====== Dataset excerpt ======

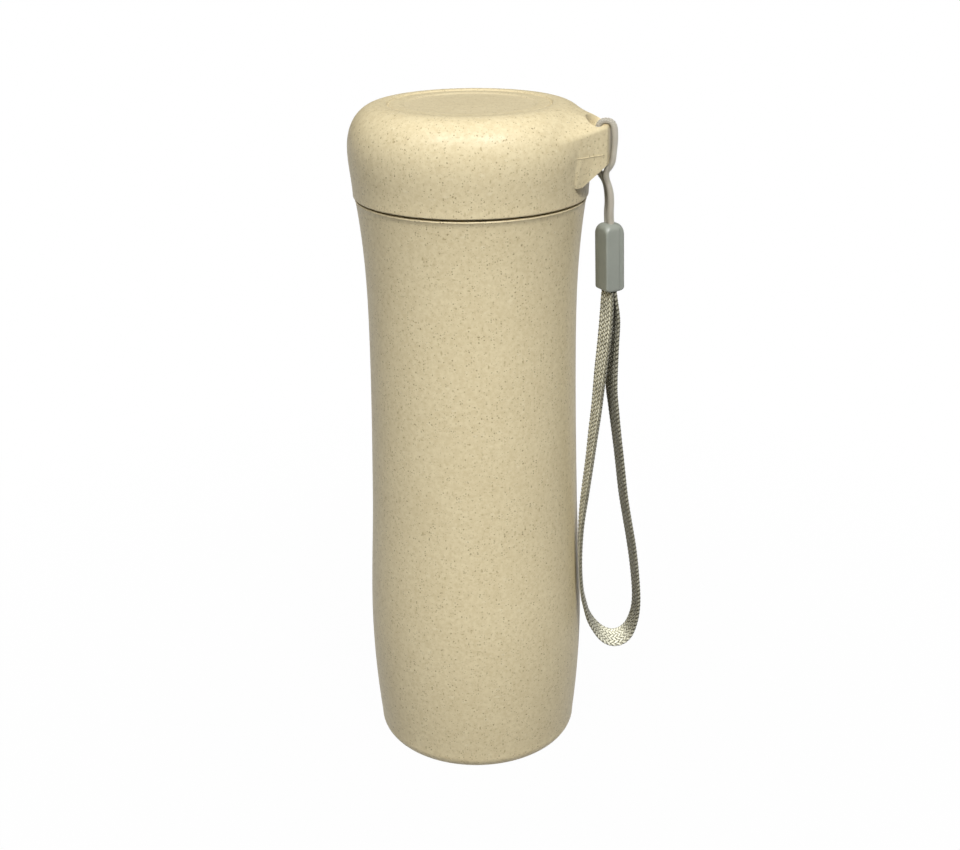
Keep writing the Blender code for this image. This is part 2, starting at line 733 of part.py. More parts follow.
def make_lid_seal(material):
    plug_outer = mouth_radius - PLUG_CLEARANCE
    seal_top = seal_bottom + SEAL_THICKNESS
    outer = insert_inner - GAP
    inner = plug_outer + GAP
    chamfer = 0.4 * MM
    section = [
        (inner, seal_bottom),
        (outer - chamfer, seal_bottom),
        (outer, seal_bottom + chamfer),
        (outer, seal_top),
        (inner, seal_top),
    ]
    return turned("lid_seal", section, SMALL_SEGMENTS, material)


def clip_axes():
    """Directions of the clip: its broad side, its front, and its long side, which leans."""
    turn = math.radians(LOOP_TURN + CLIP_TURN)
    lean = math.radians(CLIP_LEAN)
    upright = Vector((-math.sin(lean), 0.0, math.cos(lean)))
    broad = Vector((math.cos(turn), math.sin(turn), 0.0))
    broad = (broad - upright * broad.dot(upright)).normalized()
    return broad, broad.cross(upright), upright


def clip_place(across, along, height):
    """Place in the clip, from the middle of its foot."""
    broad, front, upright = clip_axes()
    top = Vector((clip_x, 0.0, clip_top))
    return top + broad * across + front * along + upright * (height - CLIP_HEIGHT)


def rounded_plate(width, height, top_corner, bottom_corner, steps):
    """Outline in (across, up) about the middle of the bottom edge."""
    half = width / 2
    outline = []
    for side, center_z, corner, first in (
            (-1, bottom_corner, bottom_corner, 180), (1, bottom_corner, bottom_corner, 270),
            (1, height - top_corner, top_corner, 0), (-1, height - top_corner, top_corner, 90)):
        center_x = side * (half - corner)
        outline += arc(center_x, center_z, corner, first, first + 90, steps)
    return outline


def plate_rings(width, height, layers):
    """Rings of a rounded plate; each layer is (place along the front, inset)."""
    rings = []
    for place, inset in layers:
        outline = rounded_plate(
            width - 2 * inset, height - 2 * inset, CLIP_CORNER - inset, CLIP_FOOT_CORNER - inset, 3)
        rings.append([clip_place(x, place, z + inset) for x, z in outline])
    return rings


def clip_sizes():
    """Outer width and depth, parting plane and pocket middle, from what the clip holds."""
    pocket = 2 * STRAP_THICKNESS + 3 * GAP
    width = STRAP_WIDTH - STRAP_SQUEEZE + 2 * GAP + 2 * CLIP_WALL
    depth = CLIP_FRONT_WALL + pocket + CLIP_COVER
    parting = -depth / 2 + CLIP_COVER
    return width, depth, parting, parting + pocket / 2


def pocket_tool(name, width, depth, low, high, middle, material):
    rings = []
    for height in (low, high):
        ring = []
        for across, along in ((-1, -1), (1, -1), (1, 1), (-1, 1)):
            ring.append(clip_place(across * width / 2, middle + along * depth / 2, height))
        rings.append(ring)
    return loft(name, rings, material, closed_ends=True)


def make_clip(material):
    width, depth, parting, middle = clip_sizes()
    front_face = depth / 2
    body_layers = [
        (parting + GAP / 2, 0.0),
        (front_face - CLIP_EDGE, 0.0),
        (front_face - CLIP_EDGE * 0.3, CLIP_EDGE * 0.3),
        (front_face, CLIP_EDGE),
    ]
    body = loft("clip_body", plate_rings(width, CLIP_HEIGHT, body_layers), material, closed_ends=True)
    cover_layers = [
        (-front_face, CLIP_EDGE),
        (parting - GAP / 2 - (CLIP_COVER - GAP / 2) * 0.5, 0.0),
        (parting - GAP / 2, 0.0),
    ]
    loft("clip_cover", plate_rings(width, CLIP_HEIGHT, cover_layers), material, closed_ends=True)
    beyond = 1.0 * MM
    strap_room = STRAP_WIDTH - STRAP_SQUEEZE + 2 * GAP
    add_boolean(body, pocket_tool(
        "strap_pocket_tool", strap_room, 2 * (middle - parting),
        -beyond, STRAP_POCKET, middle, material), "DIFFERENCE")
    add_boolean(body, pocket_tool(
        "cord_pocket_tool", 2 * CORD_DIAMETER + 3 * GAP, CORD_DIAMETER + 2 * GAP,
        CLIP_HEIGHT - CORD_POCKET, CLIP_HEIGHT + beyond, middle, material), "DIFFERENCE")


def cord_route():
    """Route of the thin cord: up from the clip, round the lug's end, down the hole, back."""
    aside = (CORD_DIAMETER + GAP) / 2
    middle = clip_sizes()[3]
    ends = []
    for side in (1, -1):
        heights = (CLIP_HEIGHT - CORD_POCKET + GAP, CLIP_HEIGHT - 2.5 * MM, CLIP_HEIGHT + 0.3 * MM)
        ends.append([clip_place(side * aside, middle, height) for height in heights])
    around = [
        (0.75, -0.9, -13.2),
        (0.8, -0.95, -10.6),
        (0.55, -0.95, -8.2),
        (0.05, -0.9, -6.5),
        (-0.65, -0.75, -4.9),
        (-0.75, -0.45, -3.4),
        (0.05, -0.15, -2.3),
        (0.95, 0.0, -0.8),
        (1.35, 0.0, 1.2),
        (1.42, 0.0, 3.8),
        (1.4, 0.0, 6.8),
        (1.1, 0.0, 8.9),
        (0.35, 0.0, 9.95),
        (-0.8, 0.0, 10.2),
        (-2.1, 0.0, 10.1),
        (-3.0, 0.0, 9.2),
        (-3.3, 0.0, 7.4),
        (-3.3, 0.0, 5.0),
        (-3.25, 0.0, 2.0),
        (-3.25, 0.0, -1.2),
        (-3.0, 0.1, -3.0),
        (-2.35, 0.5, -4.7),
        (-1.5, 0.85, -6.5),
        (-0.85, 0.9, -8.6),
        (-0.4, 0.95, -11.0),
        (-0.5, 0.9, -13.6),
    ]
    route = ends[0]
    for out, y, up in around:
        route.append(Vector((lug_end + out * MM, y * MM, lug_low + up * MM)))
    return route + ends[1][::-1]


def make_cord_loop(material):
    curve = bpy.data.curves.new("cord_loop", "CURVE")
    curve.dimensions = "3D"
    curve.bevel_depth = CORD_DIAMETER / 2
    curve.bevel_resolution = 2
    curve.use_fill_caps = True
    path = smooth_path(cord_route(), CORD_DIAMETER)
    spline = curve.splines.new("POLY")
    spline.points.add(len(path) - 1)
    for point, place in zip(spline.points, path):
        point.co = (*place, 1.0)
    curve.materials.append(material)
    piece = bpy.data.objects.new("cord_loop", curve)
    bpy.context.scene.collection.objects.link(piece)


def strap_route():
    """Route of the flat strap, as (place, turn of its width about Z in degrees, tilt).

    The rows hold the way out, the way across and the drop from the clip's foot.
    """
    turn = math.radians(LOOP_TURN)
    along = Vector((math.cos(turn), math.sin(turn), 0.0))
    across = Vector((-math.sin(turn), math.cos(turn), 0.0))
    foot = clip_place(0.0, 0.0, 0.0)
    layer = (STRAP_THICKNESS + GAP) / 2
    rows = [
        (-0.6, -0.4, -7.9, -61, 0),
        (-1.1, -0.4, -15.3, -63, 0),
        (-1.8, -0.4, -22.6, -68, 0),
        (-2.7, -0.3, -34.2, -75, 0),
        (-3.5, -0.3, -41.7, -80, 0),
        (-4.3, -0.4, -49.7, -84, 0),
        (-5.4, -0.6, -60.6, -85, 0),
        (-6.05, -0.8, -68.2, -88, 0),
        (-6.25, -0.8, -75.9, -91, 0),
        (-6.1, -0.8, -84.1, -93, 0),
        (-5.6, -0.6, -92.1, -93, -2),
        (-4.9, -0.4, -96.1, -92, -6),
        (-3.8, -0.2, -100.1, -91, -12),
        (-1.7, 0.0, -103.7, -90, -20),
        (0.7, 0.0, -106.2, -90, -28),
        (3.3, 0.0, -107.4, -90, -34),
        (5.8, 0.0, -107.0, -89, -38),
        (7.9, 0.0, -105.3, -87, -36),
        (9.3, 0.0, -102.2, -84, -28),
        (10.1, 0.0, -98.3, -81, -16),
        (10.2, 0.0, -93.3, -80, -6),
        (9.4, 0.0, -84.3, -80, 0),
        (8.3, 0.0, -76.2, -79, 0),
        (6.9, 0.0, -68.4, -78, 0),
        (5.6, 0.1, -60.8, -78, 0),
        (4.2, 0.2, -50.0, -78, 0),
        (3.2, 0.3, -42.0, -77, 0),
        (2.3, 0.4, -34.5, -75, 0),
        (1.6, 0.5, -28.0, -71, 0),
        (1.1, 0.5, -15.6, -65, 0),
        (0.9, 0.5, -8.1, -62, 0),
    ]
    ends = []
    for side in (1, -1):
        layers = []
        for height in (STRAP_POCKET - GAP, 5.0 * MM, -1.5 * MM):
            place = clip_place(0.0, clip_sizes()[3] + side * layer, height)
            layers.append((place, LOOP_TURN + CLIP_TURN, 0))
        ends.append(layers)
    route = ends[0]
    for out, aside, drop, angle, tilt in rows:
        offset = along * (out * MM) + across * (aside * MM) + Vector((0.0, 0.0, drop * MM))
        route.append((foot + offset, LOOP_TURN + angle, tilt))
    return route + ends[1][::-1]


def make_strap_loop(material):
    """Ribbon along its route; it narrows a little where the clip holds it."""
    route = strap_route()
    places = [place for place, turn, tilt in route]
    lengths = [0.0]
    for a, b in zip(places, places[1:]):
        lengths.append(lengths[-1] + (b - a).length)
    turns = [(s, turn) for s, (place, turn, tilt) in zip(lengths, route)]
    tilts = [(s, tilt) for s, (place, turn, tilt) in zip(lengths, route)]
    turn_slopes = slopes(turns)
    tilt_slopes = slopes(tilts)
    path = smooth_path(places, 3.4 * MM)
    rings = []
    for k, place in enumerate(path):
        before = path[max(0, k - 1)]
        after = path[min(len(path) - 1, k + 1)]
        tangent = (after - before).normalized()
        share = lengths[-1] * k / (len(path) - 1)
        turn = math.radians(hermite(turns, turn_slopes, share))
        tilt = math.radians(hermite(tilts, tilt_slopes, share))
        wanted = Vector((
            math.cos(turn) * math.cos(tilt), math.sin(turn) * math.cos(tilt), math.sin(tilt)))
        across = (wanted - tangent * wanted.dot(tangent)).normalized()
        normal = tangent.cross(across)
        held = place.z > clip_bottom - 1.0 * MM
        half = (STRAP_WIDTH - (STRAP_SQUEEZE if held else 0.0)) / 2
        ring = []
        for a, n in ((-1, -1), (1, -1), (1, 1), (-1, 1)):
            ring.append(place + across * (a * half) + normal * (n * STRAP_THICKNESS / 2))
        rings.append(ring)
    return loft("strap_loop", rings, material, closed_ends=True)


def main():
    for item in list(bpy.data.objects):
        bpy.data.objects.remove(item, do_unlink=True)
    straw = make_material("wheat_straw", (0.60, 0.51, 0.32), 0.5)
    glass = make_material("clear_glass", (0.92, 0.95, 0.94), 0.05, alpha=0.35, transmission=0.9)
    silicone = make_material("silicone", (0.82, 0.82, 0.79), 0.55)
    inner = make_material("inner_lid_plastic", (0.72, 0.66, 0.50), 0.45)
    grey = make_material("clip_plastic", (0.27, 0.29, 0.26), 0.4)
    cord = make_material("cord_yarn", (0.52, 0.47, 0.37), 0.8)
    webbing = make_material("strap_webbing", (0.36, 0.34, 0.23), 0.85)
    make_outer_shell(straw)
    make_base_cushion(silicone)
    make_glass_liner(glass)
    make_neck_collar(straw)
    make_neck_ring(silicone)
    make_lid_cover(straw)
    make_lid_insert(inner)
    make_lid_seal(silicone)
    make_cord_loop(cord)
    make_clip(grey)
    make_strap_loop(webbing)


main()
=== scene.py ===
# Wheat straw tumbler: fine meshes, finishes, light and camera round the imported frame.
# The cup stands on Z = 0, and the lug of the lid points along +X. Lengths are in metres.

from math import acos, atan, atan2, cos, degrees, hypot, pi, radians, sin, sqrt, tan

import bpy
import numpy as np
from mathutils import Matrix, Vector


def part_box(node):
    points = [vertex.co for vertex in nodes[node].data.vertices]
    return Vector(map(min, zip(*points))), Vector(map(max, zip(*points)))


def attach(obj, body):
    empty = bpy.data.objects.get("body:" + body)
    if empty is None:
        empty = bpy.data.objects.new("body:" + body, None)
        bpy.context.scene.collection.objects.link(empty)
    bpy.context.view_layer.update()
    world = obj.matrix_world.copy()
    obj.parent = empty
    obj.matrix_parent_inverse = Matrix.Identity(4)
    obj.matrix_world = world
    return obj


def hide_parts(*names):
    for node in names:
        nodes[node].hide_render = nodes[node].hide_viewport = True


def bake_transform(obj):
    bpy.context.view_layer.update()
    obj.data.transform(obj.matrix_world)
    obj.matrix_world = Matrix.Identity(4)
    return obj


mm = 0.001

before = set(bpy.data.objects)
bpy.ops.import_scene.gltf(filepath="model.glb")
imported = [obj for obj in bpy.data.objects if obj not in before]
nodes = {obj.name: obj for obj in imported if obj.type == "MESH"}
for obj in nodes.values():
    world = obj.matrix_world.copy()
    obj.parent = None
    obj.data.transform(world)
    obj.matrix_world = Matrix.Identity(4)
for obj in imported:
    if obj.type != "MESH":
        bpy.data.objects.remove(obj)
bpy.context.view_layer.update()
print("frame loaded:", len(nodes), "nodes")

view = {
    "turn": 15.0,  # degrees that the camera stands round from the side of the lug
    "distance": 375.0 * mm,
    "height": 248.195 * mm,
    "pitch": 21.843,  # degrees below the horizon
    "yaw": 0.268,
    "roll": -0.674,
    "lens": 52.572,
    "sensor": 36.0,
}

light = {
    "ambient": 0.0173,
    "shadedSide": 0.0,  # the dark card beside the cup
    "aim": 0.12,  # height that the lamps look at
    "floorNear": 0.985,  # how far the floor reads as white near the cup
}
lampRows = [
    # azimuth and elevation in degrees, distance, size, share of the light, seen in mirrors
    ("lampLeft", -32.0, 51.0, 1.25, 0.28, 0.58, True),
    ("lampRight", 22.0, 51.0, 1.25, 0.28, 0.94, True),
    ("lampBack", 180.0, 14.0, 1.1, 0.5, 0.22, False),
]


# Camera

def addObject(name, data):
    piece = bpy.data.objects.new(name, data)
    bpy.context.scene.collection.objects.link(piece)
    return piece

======

**Do this**: Quote exactly the first line of the data and every line after it through the one holding "section, SMALL_SEGMENTS, material)".

**Written answer**:
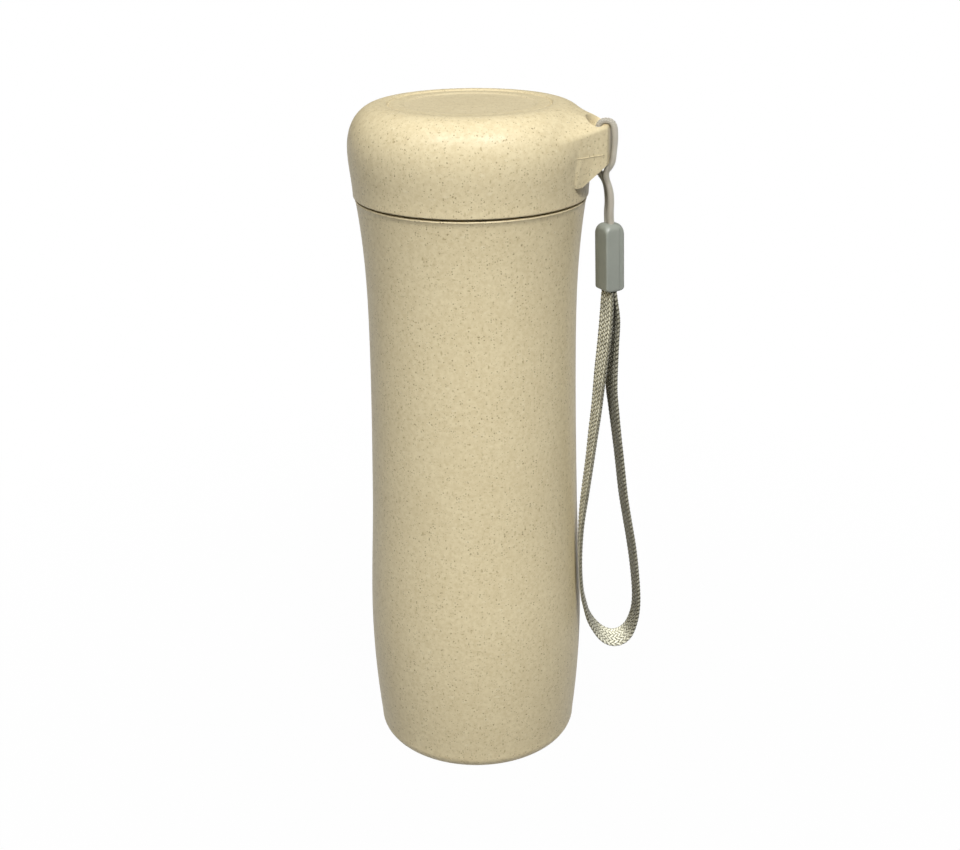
Keep writing the Blender code for this image. This is part 2, starting at line 733 of part.py. More parts follow.
def make_lid_seal(material):
    plug_outer = mouth_radius - PLUG_CLEARANCE
    seal_top = seal_bottom + SEAL_THICKNESS
    outer = insert_inner - GAP
    inner = plug_outer + GAP
    chamfer = 0.4 * MM
    section = [
        (inner, seal_bottom),
        (outer - chamfer, seal_bottom),
        (outer, seal_bottom + chamfer),
        (outer, seal_top),
        (inner, seal_top),
    ]
    return turned("lid_seal", section, SMALL_SEGMENTS, material)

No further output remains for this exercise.